Al- Qawaid fi' I fiqh oleh 'Abd Rahman ibn Rajab Al- Hanbali (wafat 795H / 1392 M).
Asma al- Maqasid fi Tahrir al- Qawaid oleh Muhammad B.Muhammad al- Zubayri (wafat 808 H / 1405 M).
Al- qawaid Manzumah oleh shihab al- Din Ahmad B. Muhammad al-Shafi'I, lebih dikenal sebagai ibn al- Ha'im (wafat 815 H / 1412 M).
Al- Qawaid oleh Taqi al- din Muhammad al- Husayni al- Hisni al-
shafi'I (wafat 829 H / 1421 M).
Nuzm al- Dakhair fi' I Ashbah wan Nazair oleh Al- Rahman B. Ali Maqdisi (wafat 876 H / 1471 M).

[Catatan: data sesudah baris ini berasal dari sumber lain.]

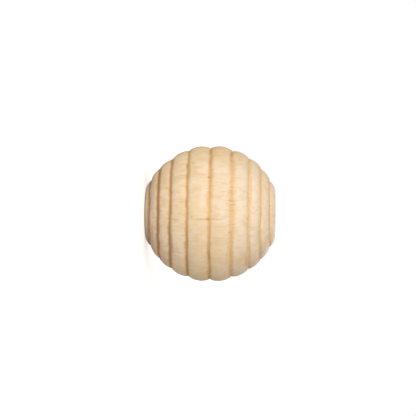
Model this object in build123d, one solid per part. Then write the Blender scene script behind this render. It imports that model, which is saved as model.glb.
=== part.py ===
"""Beehive bead: one piece of turned wood with rounded ribs all round and a bore from end to end for a cord.

The bead stands on one flat end. Its bore lies along Z, and the origin is the centre of the lower end face.
Everything on it is turned about the bore, so the model is one section revolved once.
"""

import os
from math import cos, hypot, radians, sin
from typing import NamedTuple

from build123d import *

# Driving sizes, in millimetres and degrees.
BALL_DIAMETER = 18.0  # the round outline that the crowns of the ribs touch
LENGTH = 17.0  # from flat end to flat end, along the bore
END_TRIM = 0.6  # what the flat ends take off each pole of the round outline
BORE_DIAMETER = 4.5  # a running hole for a 4 mm cord
MOUTH_CHAMFER = 0.3  # the broken edge at each mouth of the bore
END_FLAT = 0.3  # the flat ring between the mouth's chamfer and the end rib
RIB_RADIUS = 3.0  # the section of a rib is an arc of this radius
RIB_ANGLES = (10.2, 27.4, 41.9, 54.0)  # ribs of one half, as angles above the middle of the ball
END_RIB_RADIUS = 2.0  # the last rib at each end is a smaller one that rolls over into the end face

bore_radius = BORE_DIAMETER / 2
end_face_radius = bore_radius + MOUTH_CHAMFER + END_FLAT


class Rib(NamedTuple):
    """The section of one rib: where its arc is centred, and how large the arc is."""

    out: float  # centre's distance from the bore's axis
    height: float  # centre's height above the lower end face
    radius: float

    def point_towards(self, out, height):
        """The point of the arc that faces the direction (out, height)."""
        reach = self.radius / hypot(out, height)
        return (self.out + reach * out, self.height + reach * height)


def rib_at(angle):
    """A rib whose crown touches the ball at this angle above its middle."""
    centre_out = (BALL_DIAMETER / 2 - RIB_RADIUS) * cos(radians(angle))
    centre_rise = (LENGTH / 2 + END_TRIM - RIB_RADIUS) * sin(radians(angle))
    return Rib(centre_out, LENGTH / 2 + centre_rise, RIB_RADIUS)


def all_ribs():
    """Every rib of the section, from the lower end to the upper one."""
    lower_end = Rib(end_face_radius, END_RIB_RADIUS, END_RIB_RADIUS)
    upper_end = Rib(end_face_radius, LENGTH - END_RIB_RADIUS, END_RIB_RADIUS)
    lower_half = [rib_at(-angle) for angle in reversed(RIB_ANGLES)]
    upper_half = [rib_at(angle) for angle in RIB_ANGLES]
    return [lower_end, *lower_half, *upper_half, upper_end]


def groove_between(lower, upper):
    """The bottom of a groove: the point, on the outside of the bead, where two neighbouring ribs' arcs cross."""
    step_out = upper.out - lower.out
    step_up = upper.height - lower.height
    gap = hypot(step_out, step_up)
    along = (gap**2 + lower.radius**2 - upper.radius**2) / (2 * gap)
    across = (lower.radius**2 - along**2) ** 0.5
    out = lower.out + (along * step_out + across * step_up) / gap
    height = lower.height + (along * step_up - across * step_out) / gap
    return (out, height)


def half_section():
    """Half of the bead cut along the bore: x is the distance from the axis, y the height."""
    ribs = all_ribs()
    grooves = [groove_between(lower, upper) for lower, upper in zip(ribs, ribs[1:])]
    ends = [(end_face_radius, 0), *grooves, (end_face_radius, LENGTH)]
    arcs = []
    for rib, start, stop in zip(ribs, ends, ends[1:]):
        crown = rib.point_towards(stop[1] - start[1], start[0] - stop[0])
        arcs.append(ThreePointArc(start, crown, stop))
    wall = Polyline(ends[-1], (bore_radius, LENGTH), (bore_radius, 0), ends[0])
    face = make_face([*arcs, *wall.edges()])
    mouths = face.vertices().group_by(Axis.X)[0]
    return chamfer(mouths, MOUTH_CHAMFER)


bead = revolve(Plane.XZ * half_section(), Axis.Z)

os.makedirs("parts", exist_ok=True)
export_step(bead, "parts/bead.step")
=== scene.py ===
"""Beehive bead: a ball of pale wood, turned with rounded ribs all round and bored through for a cord.

The bead is one turned piece. Its section is traced rib by rib, spun about the bore, then sanded and torn a
little as a real one is, and it gets a solid-wood finish whose grain runs along the bore.
"""

from math import asin, atan2, cos, hypot, radians, sin, sqrt, tau
from typing import NamedTuple

import bpy
from mathutils import Matrix, Vector


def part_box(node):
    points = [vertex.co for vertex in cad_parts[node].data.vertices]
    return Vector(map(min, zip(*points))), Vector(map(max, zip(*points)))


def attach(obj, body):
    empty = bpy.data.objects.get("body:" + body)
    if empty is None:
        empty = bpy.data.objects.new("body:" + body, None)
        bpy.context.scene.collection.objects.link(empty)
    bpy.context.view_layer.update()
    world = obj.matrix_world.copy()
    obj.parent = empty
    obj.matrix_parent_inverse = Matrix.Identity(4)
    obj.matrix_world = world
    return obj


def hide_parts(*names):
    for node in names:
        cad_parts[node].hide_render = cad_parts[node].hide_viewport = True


bl_info = {
    "name": "Beehive Bead",
    "version": (1, 0, 0),
    "blender": (4, 5, 0),
    "location": "3D View > Sidebar > Bead",
    "description": "Turns a ribbed wooden bead and lights it on a pale table",
    "category": "Add Mesh",
}

MM = 0.001
UP = Vector((0, 0, 1))
WHITE = (1, 1, 1, 1)

# Points of the section closer than CLOSE are at the same place. Points of the skin merge when TOUCHING.
CLOSE = 0.01 * MM
TOUCHING = 0.001 * MM

# How many steps the mesh takes along the bore's wall, and round a corner that is rounded off.
BORE_STEPS = 24
CORNER_STEPS = 3

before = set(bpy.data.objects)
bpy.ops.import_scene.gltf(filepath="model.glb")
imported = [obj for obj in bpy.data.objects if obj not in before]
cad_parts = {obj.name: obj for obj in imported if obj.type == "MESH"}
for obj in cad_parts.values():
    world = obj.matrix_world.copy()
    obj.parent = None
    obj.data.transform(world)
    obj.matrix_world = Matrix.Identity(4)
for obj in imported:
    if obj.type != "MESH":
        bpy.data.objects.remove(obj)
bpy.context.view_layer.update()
bead_low, bead_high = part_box("bead")
BEAD_LENGTH = bead_high.z - bead_low.z
CROWN_RADIUS = max(bead_high.x, bead_high.y)


# Settings -------------------------------------------------------------------------------------------------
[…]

Al- Qawaid wa'I Dawabit oleh ibn Abd al- Hadi (wafat 880 H / 1475 M).
Al-Asbah wan Nazair oleh Taj al-Din al- Suyuti (wafat 911 H / 1505M).

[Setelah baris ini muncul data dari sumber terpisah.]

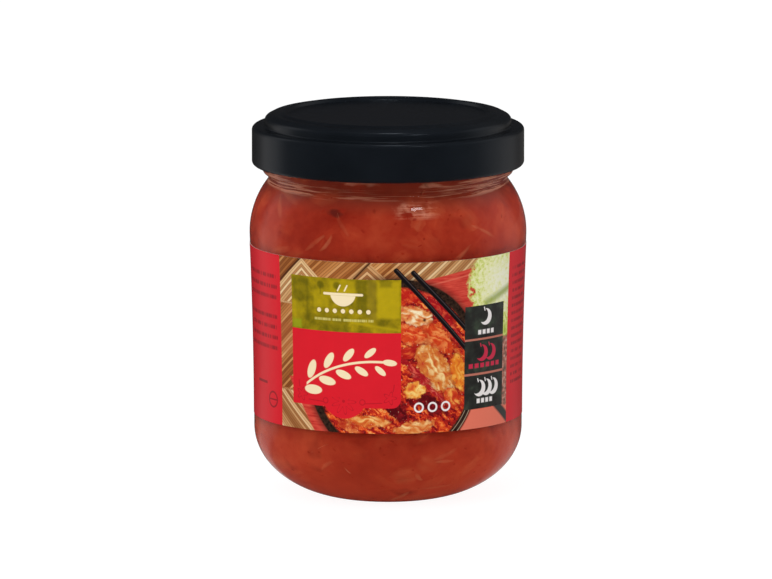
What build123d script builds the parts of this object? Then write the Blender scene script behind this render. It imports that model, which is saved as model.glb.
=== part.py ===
# A jar of kimchi: a round glass jar with a deep, rounded heel, a paper label wrapped round its side,
# the kimchi that fills it to just below the rim, and a twist-off tin lid.
# Millimetres. Z is up, the jar stands on z = 0 on its own axis, and its front faces -Y.
import os
from math import acos, degrees, sqrt

from build123d import *

# --- glass body -------------------------------------------------------------------------------
heel_radius = 30.05        # outside radius where the rounded heel ends and the side begins
heel_height = 15.5         # height of that place
heel_middle = 8.35         # how far from the axis the heel's curve would reach the table
shoulder_swell = 0.95      # how much wider the side is at the shoulder than at the heel
shoulder_rise = 12.8       # height of the shoulder, from the end of the side up to the waist
bearing_radius = 13.5      # outer edge of the ring that the jar stands on
bearing_width = 1.2        # width of that ring
push_up = 1.7              # depth of the hollow under the base
wall = 1.9                 # glass in the side and the shoulder
floor_height = 3.2         # inside floor, above the table
floor_rise = 0.6           # how much the floor rises towards the middle

# --- glass neck and finish --------------------------------------------------------------------
finish_radius = 26.6       # outside radius of the upright neck that the lid closes on
rim_wall = 2.2             # glass in the neck
rim_height = 85.85         # top of the glass
rim_round = 0.75           # rounding of the rim towards the bore
rim_land = 0.25            # width of the flat on top of the rim, where the lid seats
waist_below_bead = 2.3     # from the ring round the neck down to where the shoulder meets the neck
waist_swell = 0.2          # how much the neck stands out at its foot
waist_round = 0.7          # rounding in the corner between shoulder and neck
neck_drop = 0.7            # how far below the waist the bore begins
neck_round = 2.5           # rounding where the shoulder's inside turns into the bore
bead_stand = 1.5           # how far the ring just under the lid stands out from the neck
bead_half_height = 1.1
bead_below_curl = 1.9      # from the middle of the lid's curl down to the middle of this ring
bead_round = 0.45          # rounding where the ring meets the neck
thread_depth = 1.3         # how far a thread stands out from the neck
thread_half_height = 0.6
thread_arc = 56.0          # degrees that each thread runs round the neck
thread_tilt = 2.0          # degrees that a thread climbs
thread_starts = 4

# --- lid ----------------------------------------------------------------------------------------
tin = 0.25                 # lacquered sheet
curl_radius = 1.0          # rolled edge at the bottom of the skirt
curl_turn = 250.0          # degrees that the edge is rolled
curl_clearance = 0.4       # between the curl and the ring on the neck
lid_depth = 10.35          # from the rim down to the middle of the curl
panel_clearance = 2.1      # the sunk middle inside the bore
panel_drop = 0.8           # the middle of the lid lies this much below the ridge round it
ridge_rise = 0.4           # the ridge stands this much above the seat
ridge_lean = 0.5           # lean of the ridge's inner side
ridge_width = 0.8          # its flat top
seat_inset = 0.2           # where the seat begins, outwards of the bore
seat_reach = 0.4           # where it ends, outwards of the flat on the rim
crest_overhang = 1.05      # outer side of the crest, outwards of the neck
crest_fall = 0.95          # how far the crest slopes down from the seat to there
shoulder_drop = 2.8        # the lid's shoulder lies this much below the seat
panel_round = 0.5
ridge_round = 0.35
seat_round = 1.0           # rounding where the seat turns down
crest_round = 1.2
step_round = 0.4
shoulder_round = 0.95      # rounding from the shoulder to the skirt
lug_clearance = 0.4        # between a lug and the upright neck
lug_arc = 20.0             # degrees
lug_height = 0.7
lug_round = 0.23
lug_rise = 0.25            # bottom of a lug above the middle of the curl
lug_gap = 0.2              # between a lug and the thread above it

# --- label --------------------------------------------------------------------------------------
paper = 0.1
label_above_heel = 2.9
label_below_shoulder = 1.6
lap_width = 8.0            # the end of the label glued over its beginning, at the back
lap_azimuth = 100.0        # degrees from +X to the middle of the lap

# --- filling ------------------------------------------------------------------------------------
headspace = 4.1            # from the rim down to the kimchi

# --- places that follow from the sizes above ------------------------------------------------------
shoulder_radius = heel_radius + shoulder_swell
waist_radius = finish_radius + waist_swell
bore_radius = finish_radius - rim_wall
bead_radius = finish_radius + bead_stand
curl_height = rim_height - lid_depth
lid_radius = bead_radius + curl_clearance + 2 * curl_radius
bead_height = curl_height - bead_below_curl
waist_height = bead_height - waist_below_bead
shoulder_height = waist_height - shoulder_rise
lid_seat = rim_height + tin
land_radius = bore_radius + rim_round + rim_land
fill_height = rim_height - headspace
neck_inner_height = waist_height - neck_drop
label_bottom = heel_height + label_above_heel
label_top = shoulder_height - label_below_shoulder
heel_reach = heel_radius - heel_middle


def turned(outline):
    """The solid that an outline beside the axis makes when it is turned round the axis."""
    return revolve(Plane.XZ * outline, axis=Axis.Z)


def filled(edges):
    """The face inside a closed run of edges."""
    return make_face(Wire(edges).edges())


def corner(face, radius, height):
    """The corner of a flat outline nearest to a place."""
    return min(face.vertices(), key=lambda v: (Vector(*v) - Vector(radius, height)).length)


def heel_curve():
    """The outside of the heel, a quarter ellipse cut off by the ring that the jar stands on."""
    share = (bearing_radius - heel_middle) / heel_reach
    depth = heel_height / sqrt(1 - share**2)
    start = -degrees(acos(share))
    return EllipticalCenterArc(
        (heel_middle, heel_height), heel_reach, depth, start_angle=start, arc_size=-start
    )


def side_curve(growth=0.0):
    """The outside of the side, upright at the heel and swelling a little to the shoulder."""
    return TangentArc(
        (heel_radius + growth, heel_height), (shoulder_radius + growth, shoulder_height), tangent=(0, 1)
    )


def glass_outside():
    """The outline of the jar as if it were solid glass, with the ring round its neck."""
    hollow = TangentArc((0, push_up), (bearing_radius - bearing_width, 0), tangent=(1, 0))
    ring = Line(hollow @ 1, (bearing_radius, 0))
    heel = heel_curve()
    side = side_curve()
    shoulder = TangentArc(side @ 1, (waist_radius, waist_height), tangent=side % 1)
    foot = Line(shoulder @ 1, (waist_radius, bead_height))
    step = Line(foot @ 1, (finish_radius, bead_height))
    neck = Line(step @ 1, (finish_radius, rim_height))
    rim = Line(neck @ 1, (0, rim_height))
    axis = Line(rim @ 1, (0, push_up))
    body = filled([hollow, ring, heel, side, shoulder, foot, step, neck, rim, axis])
    bead = Pos(bead_radius - bead_half_height, bead_height) * Circle(bead_half_height)
    whole = (body + bead).face()
    rounds = [
        (waist_radius, waist_height, waist_round),
        (waist_radius, bead_height - bead_half_height, bead_round),
        (finish_radius, bead_height + bead_half_height, bead_round),
        (finish_radius, rim_height, finish_radius - land_radius),
    ]
    for radius, height, rounding in rounds:
        whole = fillet([corner(whole, radius, height)], rounding)
    return whole


def glass_inside(top):
    """The outline of the space in the jar, up to a height in the neck."""
    depth = heel_height - floor_height
    floor = TangentArc((0, floor_height + floor_rise), (heel_middle, floor_height), tangent=(1, 0))
    heel = EllipticalCenterArc(
        (heel_middle, heel_height), heel_reach - wall, depth, start_angle=-90, arc_size=90
    )
    side = side_curve(-wall)
    shoulder = TangentArc(side @ 1, (bore_radius, neck_inner_height), tangent=side % 1)
    bore = Line(shoulder @ 1, (bore_radius, top))
    level = Line(bore @ 1, (0, top))
    axis = Line(level @ 1, (0, floor_height + floor_rise))
    space = filled([floor, heel, side, shoulder, bore, level, axis])
    return fillet([corner(space, bore_radius, neck_inner_height)], neck_round)


def glass_thread():
    """One start of the thread: a rounded rib that climbs as it goes round the neck."""
    lug_top = curl_height + lug_rise + lug_height
    height = lug_top + lug_gap + thread_half_height
    round_rib = Ellipse(thread_depth, thread_half_height)
    rib = revolve(Plane.XZ * Pos(finish_radius, height) * round_rib, Axis.Z, thread_arc)
    rib = Rot(Z=-thread_arc / 2) * rib
    pivot = Pos(finish_radius, 0, height)
    return pivot * Rot(X=thread_tilt) * pivot.inverse() * rib


def make_glass():
    """The jar: one piece of glass."""
    body = turned(glass_outside())
    thread = glass_thread()
    for start in range(thread_starts):
        body += Rot(Z=start * 360 / thread_starts) * thread
    jar = body - turned(glass_inside(rim_height))
    rim_edges = jar.edges().filter_by(GeomType.CIRCLE).group_by(Axis.Z)[-1]
    return fillet([rim_edges.sort_by(SortBy.RADIUS)[0]], rim_round)


def make_kimchi():
    """The filling, which lies against the glass all over."""
    return turned(glass_inside(fill_height))


def label_layer(inner, outer):
    """The outline of paper that lies between two growths of the side."""
    def body(growth):
        side = side_curve(growth)
        top = Line(side @ 1, (0, shoulder_height))
        axis = Line(top @ 1, (0, heel_height))
        bottom = Line(axis @ 1, side @ 0)
        return filled([side, top, axis, bottom])

    height = label_top - label_bottom
    band = Pos(0, (label_top + label_bottom) / 2) * Rectangle(4 * shoulder_radius, height)
    return ((body(outer) - body(inner)) & band).face()


def make_label():
    """The label, once round the jar, with its end lapped over its beginning."""
    wrap = turned(label_layer(0, paper))
    lap_arc = degrees(lap_width / heel_radius)
    lap = revolve(Plane.XZ * label_layer(paper, 2 * paper), Axis.Z, lap_arc)
    return wrap + Rot(Z=lap_azimuth - lap_arc / 2) * lap


def lid_sheet():
    """The outline of the lid's sheet, from its middle out to the rolled edge."""
    ridge_height = lid_seat + ridge_rise
    panel_height = ridge_height - panel_drop
    panel_radius = bore_radius - panel_clearance
    ridge_start = panel_radius + ridge_lean
    crest_radius = finish_radius + crest_overhang
    shoulder = lid_seat - shoulder_drop
    run = FilletPolyline(
        (0, panel_height),
        (panel_radius, panel_height),
        (ridge_start, ridge_height),
        (ridge_start + ridge_width, ridge_height),
        (bore_radius + seat_inset, lid_seat),
        (land_radius + seat_reach, lid_seat),
        (crest_radius, lid_seat - crest_fall),
        (crest_radius, shoulder),
        (lid_radius, shoulder),
        (lid_radius, curl_height),
        radius=[
            panel_round,
            ridge_round,
            ridge_round,
            panel_round,
            seat_round,
            crest_round,
            step_round,
            shoulder_round,
        ],
    )
    curl = CenterArc((lid_radius - curl_radius, curl_height), curl_radius, 0, -curl_turn)
    return make_face(offset(Wire([*run.edges(), *curl.edges()]), tin, side=Side.RIGHT).edges())


def lid_lug():
    """One lug, a tab of the rolled edge that stands in under a thread."""
    inner = finish_radius + lug_clearance
    outer = lid_radius - 2 * curl_radius + 2 * tin
    height = curl_height + lug_rise + lug_height / 2
    tab = Pos((inner + outer) / 2, height) * RectangleRounded(outer - inner, lug_height, lug_round)
    return Rot(Z=-lug_arc / 2) * revolve(Plane.XZ * tab, Axis.Z, lug_arc)


def make_lid():
    """The lid: one piece of sheet, with a lug under each thread."""
    lid = turned(lid_sheet())
    lug = lid_lug()
    for start in range(thread_starts):
        lid += Rot(Z=start * 360 / thread_starts) * lug
    return lid


pieces = {
    "glass_jar": make_glass(),
    "kimchi": make_kimchi(),
    "label": make_label(),
    "lid": make_lid(),
}

os.makedirs("parts", exist_ok=True)
for name, piece in pieces.items():
    export_step(piece, f"parts/{name}.step")
    box = piece.bounding_box()
    print(name, "volume", round(piece.volume), "solids", len(piece.solids()), "valid", piece.is_valid, box)
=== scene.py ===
import math
import random
from bisect import bisect_left

import bmesh
import bpy
from mathutils import Matrix, Vector, noise


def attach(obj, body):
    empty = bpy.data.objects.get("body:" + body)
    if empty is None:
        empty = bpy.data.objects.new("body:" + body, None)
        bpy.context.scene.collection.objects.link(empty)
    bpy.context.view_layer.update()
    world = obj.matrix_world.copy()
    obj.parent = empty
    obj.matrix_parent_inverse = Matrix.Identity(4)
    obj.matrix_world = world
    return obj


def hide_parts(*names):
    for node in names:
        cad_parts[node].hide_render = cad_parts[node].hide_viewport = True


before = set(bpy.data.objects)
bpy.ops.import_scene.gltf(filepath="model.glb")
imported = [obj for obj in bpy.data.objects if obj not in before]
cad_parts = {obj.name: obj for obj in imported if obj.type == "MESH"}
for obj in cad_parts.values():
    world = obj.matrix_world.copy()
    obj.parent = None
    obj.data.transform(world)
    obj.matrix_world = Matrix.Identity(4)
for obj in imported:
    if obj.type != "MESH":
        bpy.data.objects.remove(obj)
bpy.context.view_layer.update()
mm = 0.001
white = (1, 1, 1, 1)


def tone(red, green, blue):
    # a screen colour, 0 to 255, as the linear colour a shader wants
    def linear(value):
        share = value / 255
        return share / 12.92 if share <= 0.04045 else ((share + 0.055) / 1.055) ** 2.4
    return (linear(red), linear(green), linear(blue), 1.0)


def join(tree, socket, value):
    # a value goes on the socket itself, and another node's output is linked to it
    if isinstance(value, bpy.types.NodeSocket):
        tree.links.new(value, socket)
    else:
        socket.default_value = value


def addNode(tree, kind, inputs=None, **settings):
    node = tree.nodes.new(kind)
    for name, value in settings.items():
        setattr(node, name, value)
    for socket, value in (inputs or {}).items():
        join(tree, node.inputs[socket], value)
    return node


def calc(tree, operation, first, second=0.0, third=0.0, clamp=False):
    return addNode(tree, "ShaderNodeMath", {0: first, 1: second, 2: third},
                   operation=operation, use_clamp=clamp).outputs[0]


def slope(tree, value, factor, offset):
    # a value scaled and shifted, then held between 0 and 1
    return calc(tree, "MULTIPLY_ADD", value, factor, offset, clamp=True)


def both(tree, first, *others):
    for other in others:
        first = calc(tree, "MULTIPLY", first, other)
    return first


def either(tree, *masks):
    total = masks[0]
    for mask in masks[1:]:
        total = calc(tree, "MAXIMUM", total, mask)
    return total


def without(tree, first, second):
    return both(tree, first, calc(tree, "SUBTRACT", 1.0, second))


def vectorCalc(tree, operation, first, second=(0, 0, 0), output="Vector"):
    return addNode(tree, "ShaderNodeVectorMath", {0: first, 1: second}, operation=operation).outputs[output]


def scaleVector(tree, vector, factor):
    return addNode(tree, "ShaderNodeVectorMath", {0: vector, "Scale": factor}, operation="SCALE").outputs[0]


def axes(tree, vector):
    return addNode(tree, "ShaderNodeSeparateXYZ", {0: vector}).outputs


def stirred(tree, place, drift, reach):
    # the place moved about by a coloured cloud
    return vectorCalc(tree, "ADD", place,
                      scaleVector(tree, vectorCalc(tree, "SUBTRACT", drift, (0.5, 0.5, 0.5)), reach))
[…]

Tidak ketinggalan dari ulama Sunni, Ulama Syiah juga telah membuat kitab kaidah - kaidah Fiqh. Karya pertama ulama Syiah tentang kaidah - kaidah Fiqh adalah Al-Qawaid ditulis oleh Allama al- Hilli (wafat 726 H), kemudian diikuti oleh al- shahid al- Awwal Jamaluddin al- Amilis (wafat 786 H) dengan Al- Qawaid wal Fawaid yang mengandung lebih dari 300 kaidah.

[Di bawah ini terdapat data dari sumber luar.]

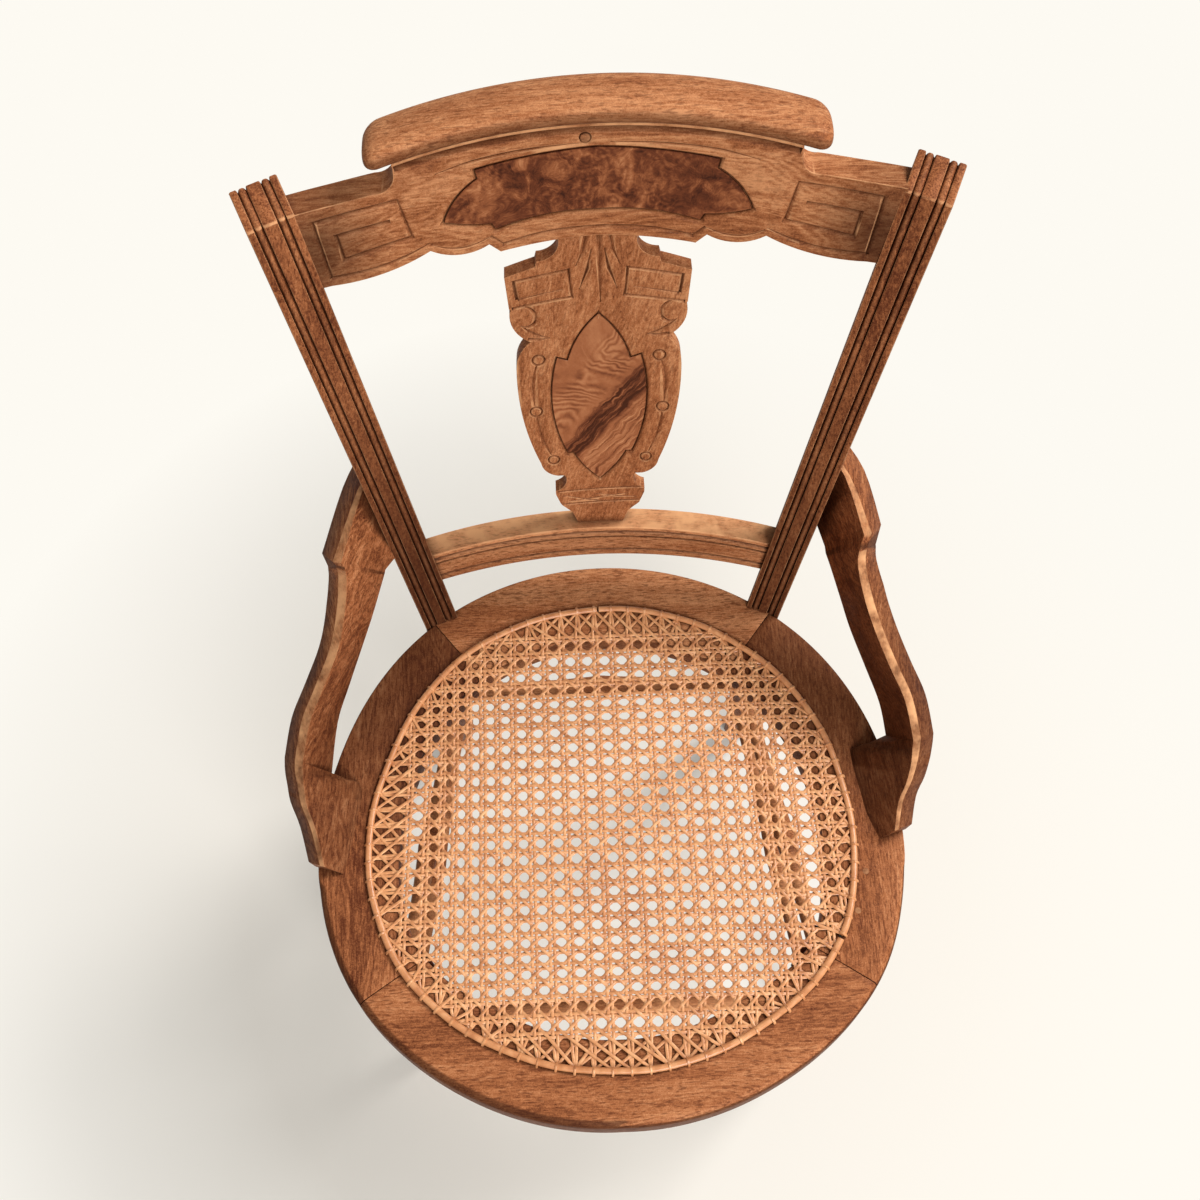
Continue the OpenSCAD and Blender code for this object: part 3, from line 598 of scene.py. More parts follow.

Syekh Mustafa Ahmad Zarka telah berkontribusi besar terhadap ilmu kaidah - kaidah fiqih. Beliau tidak hanya menerjemahkan Qawaid al- Majallah, tapi telah membuat edisi yang sangat berharga terhadap daftar Qawaid yang ada. Karya - karya seperti Muhammad Ibn Muhammad Nasib Hamza berjudul: " Al-Faraid al- Bahiyyah fi al- Qawaid wa al-Fawaid al- Fiqhiyyah", Muhammad Siddiq al- Burnu berjudul alwajiz fi Idah Qawaid al- Fiqhiyyah", dan kurdi "al- Qawaid al- Fiqhiyyah" adalah diantara beberapa karya - karya modern dalam bidang Qawaid Fiqhiyyah.